Another side of the conversation that we haven’t covered that always comes up any time I talk about all of God’s creatures that were made on this earth is the conversation about why in the world did God create ‘X’ creature. This conversation comes up in the Weinberger household and the three creatures that are always discussed are: scorpions, mosquitos, and venomous snakes. Why God did you make these creatures? Despite our viewpoint on each of these and whatever animal may have come immediately to your mind, they do serve a purpose in the overall ecosystem. Even mosquitos. Despite what we want to believe mosquitos are a food source for many small predators, and I even discovered while prepping for this sermon that there are even some species of mosquitos that are pollinators. Personally I would prefer the honeybee as my pollinator, but obviously I wasn’t consulted when God came up with the mosquito.

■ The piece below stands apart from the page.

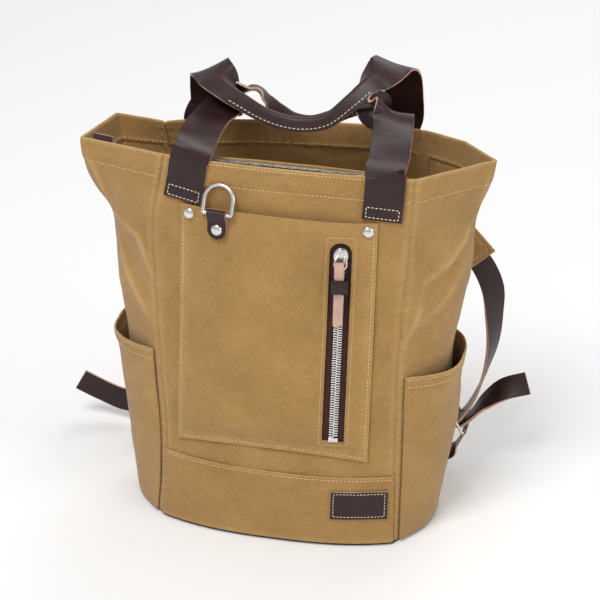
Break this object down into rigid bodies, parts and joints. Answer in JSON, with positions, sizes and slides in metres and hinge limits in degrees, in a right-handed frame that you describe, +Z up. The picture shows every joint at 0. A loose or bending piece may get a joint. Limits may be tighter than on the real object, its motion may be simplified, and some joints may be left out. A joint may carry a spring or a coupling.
{
  "type": "backpack",
  "caption": "Open-topped canvas backpack with two leather carrying handles, a zipped front pocket, side pockets, a D-ring and leather shoulder straps.",
  "frame": {"origin": "middle of the underside of the base", "axes": "+X to the right seen from the front, +Y to the back, where the shoulder straps are, +Z up to the mouth"},
  "size_m": [0.4926, 0.2144, 0.4755],
  "materials": {
    "canvas": "woven cotton canvas",
    "leather": "smooth oiled leather, soft sheen",
    "pale_leather": "flesh side, matte",
    "zip_tape": "woven tape",
    "nickel": "bright nickel plate"
  },
  "bodies": {
    "bag": {"front_panel": "canvas", "back_panel": "canvas", "gusset_left": "canvas", "gusset_right": "canvas", "base_panel": "leather", "bottom_band": "canvas", "leather_patch": "leather", "front_pocket": "canvas", "pocket_zip_tape": "zip_tape", "pocket_zip_teeth": "nickel", "pocket_zip_stop": "nickel", "pocket_zip_slider": "nickel", "pocket_zip_pull": "pale_leather", "pull_keeper": "leather", "pocket_rivet_left": "nickel", "pocket_rivet_right": "nickel", "d_ring_tab": "leather", "tab_rivet": "nickel", "inner_divider": "canvas", "mouth_zip_tape": "zip_tape", "mouth_zip_teeth": "nickel", "side_pocket_left": "canvas", "side_pocket_right": "canvas", "corner_tab": "leather", "front_handle": "leather", "back_handle": "leather", "shoulder_pad_right": "canvas", "shoulder_strap_right": "leather", "strap_buckle_right": "nickel", "lower_strap_right": "leather", "shoulder_pad_left": "canvas", "shoulder_strap_left": "leather", "strap_buckle_left": "nickel", "lower_strap_left": "leather"},
    "ring": {"d_ring": "nickel"}
  },
  "joints": [
    {"name": "ring_hinge", "type": "hinge", "parent": "bag", "child": "ring", "pos_m": [-0.06259, -0.08098, 0.34479], "axis": [0.9915, -0.1303, 0.0051], "range_deg": [0, 160]}
  ]
}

So here we are living in this odd tension in the world. On the one hand we fight to preserve the life of animals like wolves who are an important part of the ecosystem and who are struggling because of hunting and loss of habitat and then we have the prolific mosquitos, crickets, scorpions and the like, that seem more nuisance than benefit in our view of the world and how we interact with it.
I believe the best way to help us understand this tension we live in, is to take a look at what this psalm is most closely related to and that is the creation story in Genesis. We see on the 6th day that after God had created male and female God invited them to be fruitful and multiply and to master the earth and to take charge of the animals. Since we were created in the image of God we are then to similarly act in the ways that God acts, which means that we should be as kind and loving as God was when God created all the creatures of the world.
Now I know, again that this ideal of creation that is presented in Genesis 1 and Psalm 104 unfortunately end fairly quickly and we even see how we are put at odds with the snake specifically in Genesis 3, but that doesn’t mean that we shouldn’t strive in our world to find ways to live in peace and harmony with as much of the creatures of the earth as we can. And when we see organizations and people working to restore wolf populations and all the other endangered species we see how we are trying to live out that calling to be the co-creators that God created us to be.
So as we look at this psalm and we see the ways that the psalmist praises God for creation and all the diverse animals in it, we too should give thanks to God for the incredible gift of diverse biosphere and how incredible the structure of the animal kingdom is. From the tiny ant to the blue whale, God has blessed us with creatures that live alongside us. And just as I mentioned how plants praise God through their flowers, we also see the ways that animals bless God through their voices. I invite us as the psalmist does, to join in with the animals by allowing our whole beings, voice, hands, hearts, and souls, to bless and praise the Lord each and every day that we have been given. Amen.